From a financial and industry perspective, the impact is immediate. Weakening these standards lowers operating costs for U.S. manufacturers, refineries, and power plants, potentially saving the private sector billions of dollars in compliance and capital investment. As the European Union’s Carbon Border Adjustment Mechanism (CBAM) began full implementation in January 2026, the U.S. President Trump administration’s approach appears aimed at easing near-term cost pressures on U.S. exporters, even if it risks long-term public health crises. However, the economic trade-off is stark: the EPA’s own previous data suggested that every $1 spent on soot compliance yielded up to $77 in health benefits.

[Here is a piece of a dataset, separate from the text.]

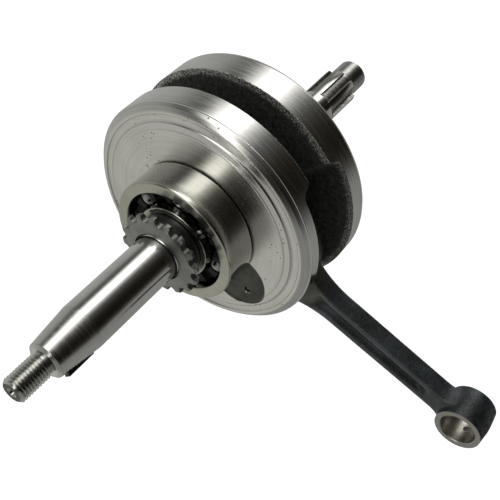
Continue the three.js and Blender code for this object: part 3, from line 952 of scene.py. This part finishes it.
right_half = crank_half(1, "crank_half_right_finished", right_shaft())
turn(weld(right_half), PIN_ANGLE)
finish_mesh(assign(right_half, crank_finish, right_surface), 50)
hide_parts("crank_half_right")
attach(right_half, "crank")

# ---- Crank pin, plug and big-end bearing ----


def crank_pin():
    """The pin with its oil gallery, open at the left end."""
    end = WEB_FACE - PIN_RECESS
    pin = turned("crank_pin_finished", rounded([
        (0.01, -end), (PIN_RADIUS - 0.5, -end), (PIN_RADIUS, -end + 0.5),
        (PIN_RADIUS, end - 0.5), (PIN_RADIUS - 0.5, end), (0.01, end)], 0.15, 2), 160, THROW)
    gallery = rod_bar("gallery", GALLERY_RADIUS, (THROW + GALLERY_OFFSET, -end - 1, 0),
                      (THROW + GALLERY_OFFSET, 18.0, 0), 40)
    countersink = turned("sink", [(0.01, -end - 0.4), (GALLERY_RADIUS + 0.8, -end - 0.4),
                                  (GALLERY_RADIUS - 0.2, -end + 0.6), (0.01, -end + 0.6)],
                         40, THROW + GALLERY_OFFSET)
    boolean(pin, "DIFFERENCE", gallery, countersink)
    turn(weld(pin), PIN_ANGLE)

    def surface(centre, normal):
        return 1 if abs(normal[1]) > 0.9 and abs(centre[1]) > 20 else 0

    return assign(pin, [bore_steel, pin_face_painted_shade], surface)


pin = finish_mesh(crank_pin())
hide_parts("crank_pin")
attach(pin, "crank")

plug_radius = GALLERY_RADIUS - PRESS_GAP
plug_place = (THROW + GALLERY_OFFSET, -WEB_FACE + PIN_RECESS + 1 + plug_radius, 0)
plug = ball_mesh("oil_gallery_plug_finished", plug_radius, plug_place, 32, 20)
plain(turn(plug, PIN_ANGLE), balls_painted_shade)
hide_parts("oil_gallery_plug")
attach(plug, "crank")

needle_outline = rounded(disc(NEEDLE_RADIUS, -NEEDLE_LENGTH / 2, NEEDLE_LENGTH / 2), 0.4, 3)
for number in range(NEEDLE_COUNT):
    angle = 2 * math.pi * number / NEEDLE_COUNT
    needle = turned(f"big_end_needle_{number + 1}_finished", needle_outline, 28,
                    THROW + NEEDLE_PITCH * math.cos(angle), -NEEDLE_PITCH * math.sin(angle))
    plain(turn(needle, PIN_ANGLE), balls_painted_shade)
    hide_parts(f"big_end_needle_{number + 1}")
    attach(needle, "needle_set")

for side, name in ((-1, "left"), (1, "right")):
    near = side * (BIG_HALF + WASHER_GAP)
    far = side * (BIG_HALF + WASHER_GAP + WASHER_THICKNESS)
    section = rounded(ring_section(WASHER_BORE, WASHER_RADIUS, near, far), 0.2, 2, True)
    washer = turned(f"thrust_washer_{name}_finished", section, 128, THROW, 0, True)
    plain(turn(washer, PIN_ANGLE), washer_metal)
    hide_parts(f"thrust_washer_{name}")
    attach(washer, f"washer_{name}")

cage_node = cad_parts["big_end_needle_cage"]
cage_node.data.materials.clear()
cage_node.data.materials.append(washer_metal)

# ---- Connecting rod ----


def shank_half(x):
    """Half height of the shank at the parting line, blended into both ends."""
    root, tip = 7.0, 6.35
    big_fillet, small_fillet = 44.0, 14.0
    start = math.sqrt((BIG_RADIUS + big_fillet) ** 2 - (root + big_fillet) ** 2)
    end = ROD_LENGTH - math.sqrt((SMALL_RADIUS + small_fillet) ** 2 - (tip + small_fillet) ** 2)
    if x < start:
        return root + big_fillet - math.sqrt(max(0.0, big_fillet ** 2 - (start - x) ** 2))
    if x > end:
        return tip + small_fillet - math.sqrt(max(0.0, small_fillet ** 2 - (x - end) ** 2))
    return root + (tip - root) * (x - start) / (end - start)


def shank_section(x):
    """Right half of the drafted I-section, as (y, z) pairs from the top down."""
    half = shank_half(x)
    recess_from, recess_to = BIG_RADIUS + 6.5, ROD_LENGTH - SMALL_RADIUS - 7.0
    share = min(1.0, max(0.0, (x - recess_from) / 8.0), max(0.0, (recess_to - x) / 8.0))
    share = share * share * (3 - 2 * share)
    face, web = SHANK_FACE, SHANK_FACE - (SHANK_FACE - SHANK_WEB) * share
    top = half - 0.75
    flange = max(top - 2.7, 0.8)
    return [(0.0, half), (face - 1.7, half - 0.35), (face - 0.45, top), (face, top - 0.7),
            (face, flange + 0.6), (face - 0.5 * share, flange), (web + 0.7 * share, flange - 1.1 * share),
            (web, flange - 2.0 * share)]


def rod_rows():
    """Sections of the shank, from inside the big end to inside the small end."""
    rows = []
    for x in np.linspace(BIG_RADIUS * 0.75, ROD_LENGTH - SMALL_RADIUS * 0.6, 110):
        side = shank_section(x)
        lower = [(y, -z) for y, z in reversed(side)]
        right = side + lower
        left = [(-y, z) for y, z in reversed(right)][1:-1]
        rows.append([(x, y, z) for y, z in right + left])
    return rows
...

The legal landscape has also shifted to favor this deregulatory push. Following the Supreme Court’s 2024 decision in Loper Bright Enterprises v. Raimondo, which overturned the Chevron doctrine, federal agencies no longer receive judicial deference for their interpretations of ambiguous statutes. By framing health benefits as "uncertain" and removing them from the ledger, the EPA is positioning its rollbacks to survive judicial scrutiny by arguing that the economic costs to industry are the only "certain" factors the agency must consider under the law. This effectively shifts the burden of proof from the polluter to the public.
Looking forward, the revocation of these rules is expected to lead to a measurable decline in air quality in industrial corridors and urban centers. Public health experts warn that the greatest impact will be felt by working-class and minority communities located near "fenceline" facilities. As the EPA continues to lose scientific personnel—reportedly losing nearly a quarter of its Ph.D. scientists in the last year—the agency's capacity to monitor and enforce even weakened standards is in question. The trend suggests a future where environmental protection is no longer a matter of public health necessity, but a variable of industrial competitiveness, marking the end of the "smart regulation" era that defined the last four decades of American governance.